Looking for a way to use up some apples? 🍏 🍎 16-45: Colonial Apple Cake is an easy way to do that with some very classic-looking results. This even looks like something American colonists would have eaten (take it from a former U.S. history teacher).
I made this to take to a get-together, but it’d even be nice as a simple birthday cake or for a dinner party.
This cake FINALLY got me to go and buy a 2nd 9-inch round cake pan (I’ve been holding out for over a decade, modifying recipes whenever confronted with the problem). Now I can finally make a proper layered round cake!
Pans (new and old) are greased and floured.
This technique gives your baked goods a lighter, airier texture.
Adding the dry ingredients to the creamed butter/sugar/egg mixture.
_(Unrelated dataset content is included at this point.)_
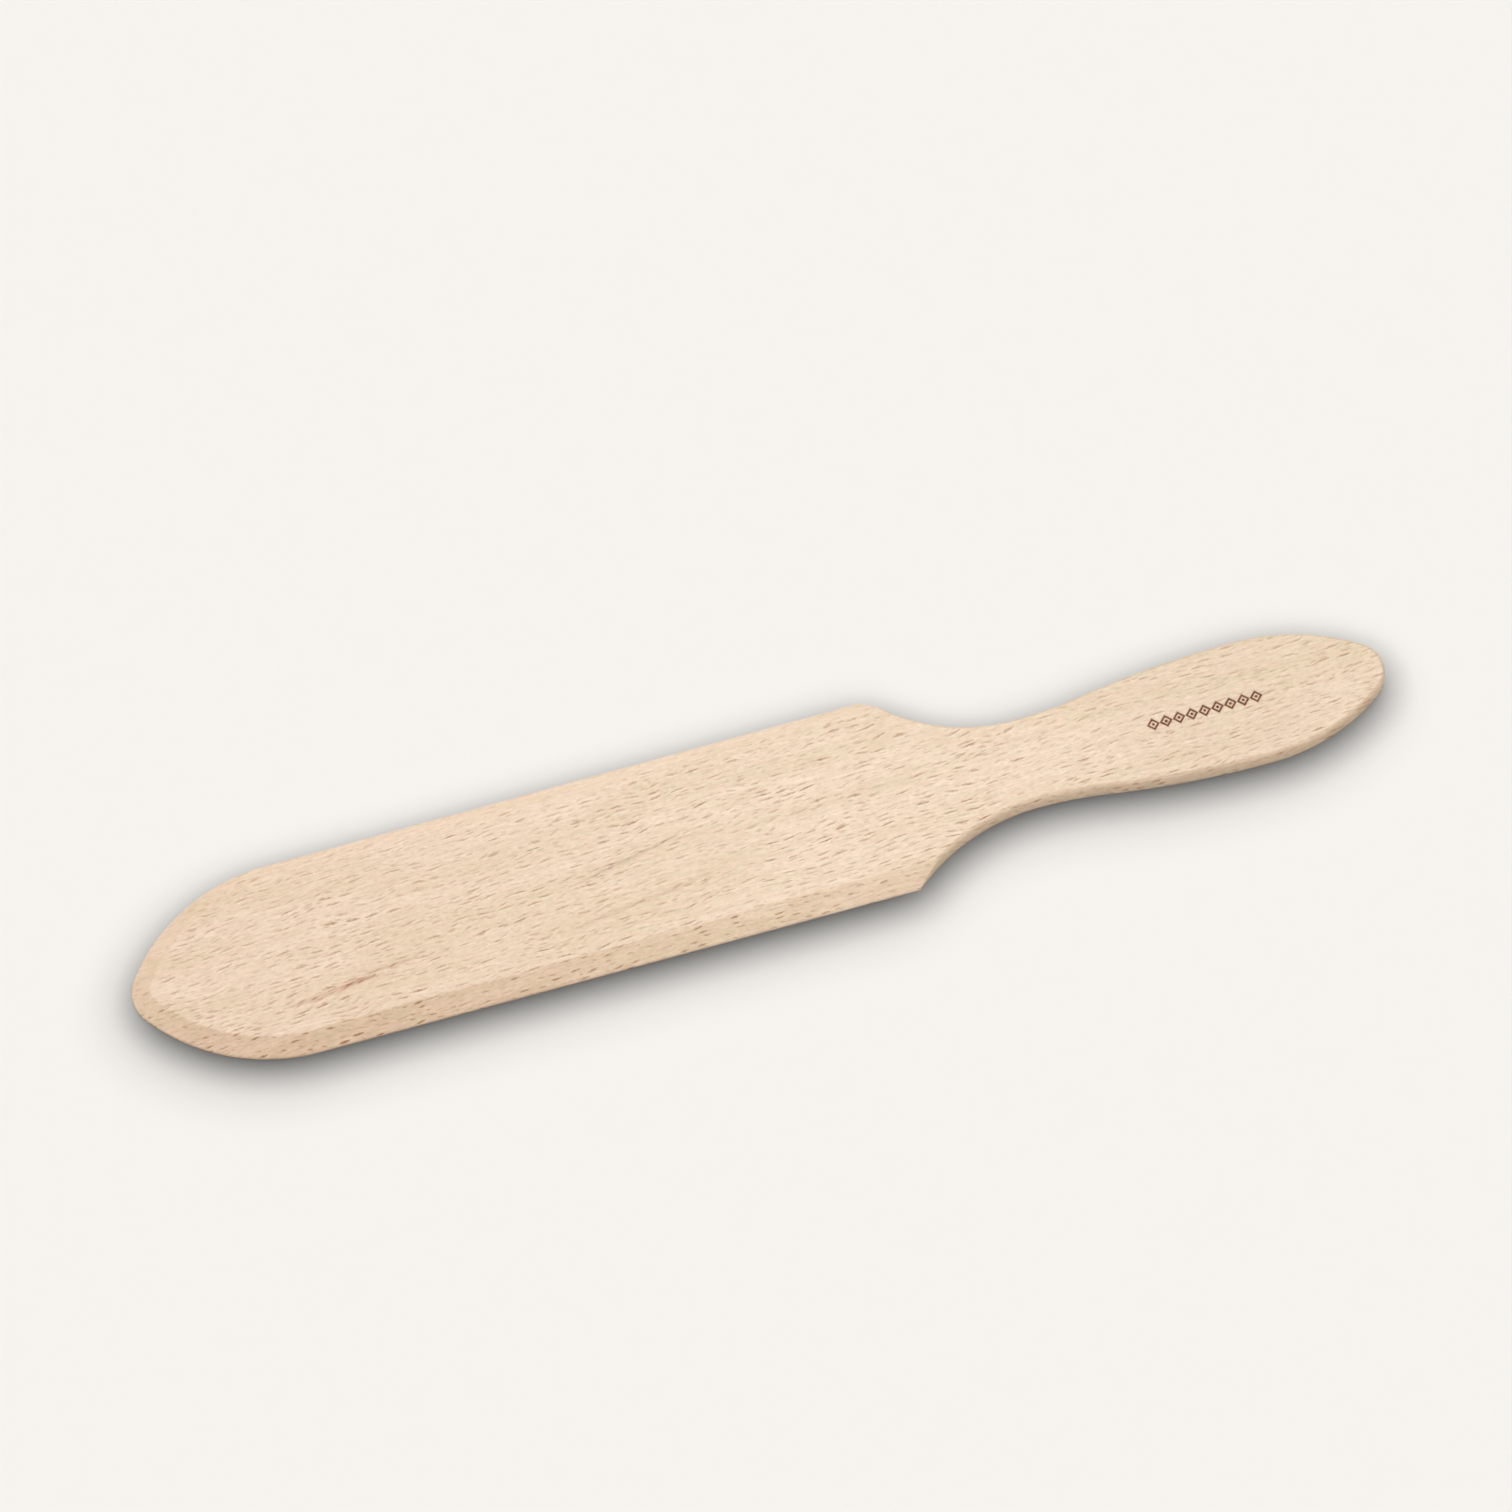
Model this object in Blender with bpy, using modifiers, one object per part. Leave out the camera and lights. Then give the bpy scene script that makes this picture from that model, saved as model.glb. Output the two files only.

Here’s where you want to switch from your whisk attachment to your paddle attachment, if using a stand mixer. Otherwise, your whisk will just get all gunked up with the flour.
A familiar picture from my Instagram a few weeks ago–here’s adding in the good stuff.
Filling my TWO cake pans. You’ll have to forgive me–I’m still getting used to being a person who owns more than one cake pan. I have dozens of wooden spoons, measuring cups–but held out on the cake pan.
Whipping up my cream (switch back to the whisk when you reset/clean the mixer).
Here’s one of the layers–it came out great! The other, however…
…this one was less than great. This was the OLD pan, so maybe I should have gotten two new pans? Oh well, this is a frosted layer cake–this ugly part will be easy enough to hide under layers of whipped cream.
Still doesn’t look that great–the outside covering will hopefully fix that.
Toasted up the whole pecans.
Chopped up all but a dozen or so to cover the sides.
Whole v. chopped.
Final picture. The last three pictures (as well as most of the decoration) were done by my husband–he stepped in to finish for me while I was busy with something else. He did a great job decorating it, and the recipients at the get-together loved it.